When someone pics up a photograph the first impression they should have is “what a wonderful piece of paper!” They should experience pleasure just holding it. Their next impression should be the immediate reaction to the image; not what it is  but the quality of the color, the tone in the greys, the depth of detail. At this stage I have people asking me “What is this? Is it a watercolor, an oil painting, an etching?” I actually get that question. At that point you have them and they have not looked at the subject yet! What the photo is about is almost secondary. Now we are talking about art.

That is the second thing I want to write on my nice blank new year; I want to spend more time with my printer trying papers, experimenting with all the sliders in the printer dialogue, learning my printer craft.
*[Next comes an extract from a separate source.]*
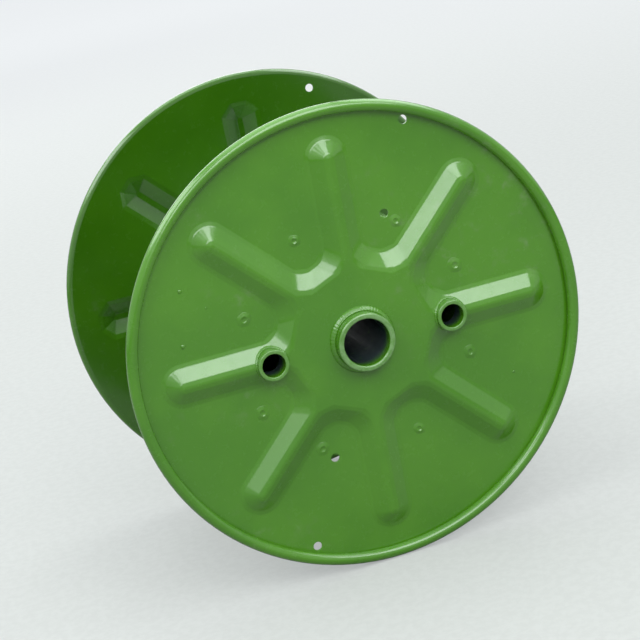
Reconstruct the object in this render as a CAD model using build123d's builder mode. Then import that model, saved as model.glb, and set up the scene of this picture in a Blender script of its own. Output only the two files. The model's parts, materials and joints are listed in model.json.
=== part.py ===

And finally, I want to create a body of finished prints. I have bits and pieces here and there but I want an organized library of actual prints. It will be practice to create and it will be a record of my journey. But, I have noticed that I need to look at a print for several days or even months to truly form my final opinion of it. And so, this collection will be a teaching tool. I will learn from it. And I want to be in a position to “pitch” my work. It is not good enough to say that ” I take good pictures”. In fact, you can never say that. That is for others to say. If you are fortunate enough to receive comments, good or bad, on your prints, it is for you to say “thank you” and be gracious in the face of praise or criticism.

If I was asked right now “what of mine could I suggest for inclusion in a salon?” I would be hard pressed to come up with an answer. I would have to get to work and print up some samples. That is wrong. I should have my work organized and available. And so I intend to rectify that failing.

I think I will finish my “100 images of Italy 2014” and my retrospective images of Queen’s University and create prints based on those two finished collections. So this is number three for my new year.If I can accomplish these three things I will look back on 2015 with great satisfaction! What are your plans?